After a brutal stretch that saw the Pittsburgh Penguins lose to the New Jersey Devils, Edmonton Oilers, and twice to the New York Islanders. The black and gold have bounced right back, winning their last four. It’s been a very inconsistent season for the Penguins, who have had good and bad stretches. However, what makes this win streak different? And why can the difference be crucial to the team’s long-term success?
The Pittsburgh Penguins core has been about the only consistent positive this season. With Sidney Crosby, Evgeni Malkin, and Kris Letang still playing up to a high caliber, it’s astonishing this team isn’t doing better. Now, you don’t exactly have to be the biggest fan in the world to see why this team isn’t in a better position to make the playoffs, mostly relying on an incompetent bottom six for the majority of the season. However, after the rough week to close out February, General Manager Ron Hextall finally made some changes.
After placing forward Kasperi Kapanen on waivers, the black and gold have seen a drastic boost in performance. Mainly relying on the fact that it was a pretty significant wake-up call but also because the team is finally getting some secondary scoring. Often when teams look to add secondary scoring, it’s driven by what the bottom-six forwards can bring. However, with the mess this season in the Penguins third and fourth lines, expecting a turnaround to get the secondary scoring you need to win a championship was borderline unrealistic. Ron Hextall’s additions should help, but it doesn’t look like enough for a complete turnaround.
Despite moving on from forwards like Teddy Blueger and Brock McGinn in trades the last couple of days, if the Penguins want that secondary scoring, it will have to come from the defense. Last offseason General Manager Ron Hextall drastically changed the black and gold blueline. Moving on from guys like John Marino and Mike Matheson in return for Jeff Petry, Ty Smith, and Jan Rutta. Although Ty Smith has spent most of the season with Wilkes-Barre, Ron Hextall clearly wanted to bolster the back end.
Prior to last Saturday’s victory in St.Louis, the Pittsburgh Penguins were ranked as one of the worst defensive cores in almost all offensive categories. After taking on the contract of Jeff Petry, signing Jan Rutta, and bringing back Kris Letang, you just simply need more. When you’re committing that amount of cap space to the blue line, you need to make sure it’s money well spent.
As the Pittsburgh Penguins continue to look rejuvenated over the last stretch, it’s not a coincidence the Penguins defense is contributing significantly to the offense. After a considerable jump in play from Marcus Pettersson offensively this week, we’ve also seen Jeff Petry provide a spark and even Brain Dumoulin scoring a goal. Obviously, relying on Marcus Pettersson and Brian Dumoulin to contribute offensively consistently is a bit of a stretch. Still, if the Penguins can get the value of Jeff Petry they thought they were getting in the summer, and Kris Letang keeps up his strong play, this team might be better than given credit for.
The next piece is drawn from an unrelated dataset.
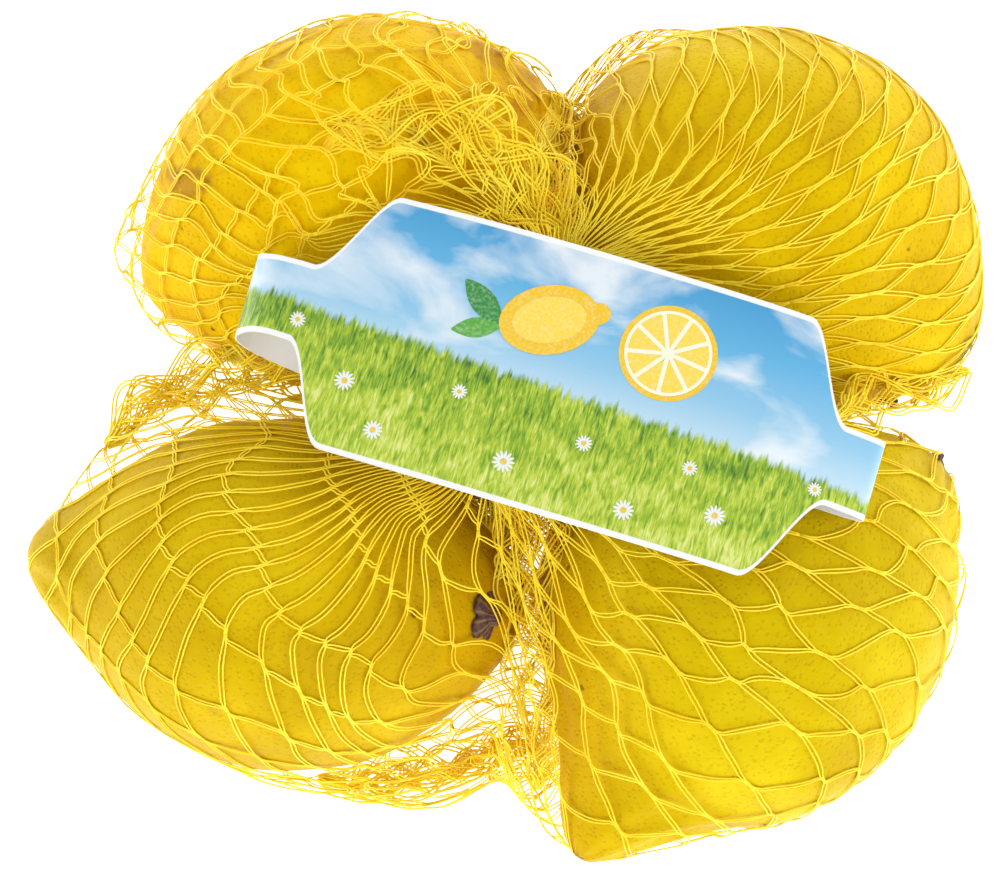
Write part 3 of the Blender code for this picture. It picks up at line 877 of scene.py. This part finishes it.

It doesn’t have to be superstar end-to-end highlight plays when it comes to generating offense from the blue line. It can be as simple as getting shots through and not overcomplicating things in the offensive zone. When building my perfect roster, I prefer my defense pairings to have one player more offensively gifted while the other is more reliable defensively. I think when looking at the Penguins defense when healthy, you can get that perfect balance on all three pairings.
If the Pittsburgh Penguins can shore up the team’s secondary scoring while the core is still playing at a high level, who knows the true ceiling of this team? A lot of the team’s future also relies on Tristan Jarry’s health, but there’s no denying that consistently getting the core some help would take this team a long way.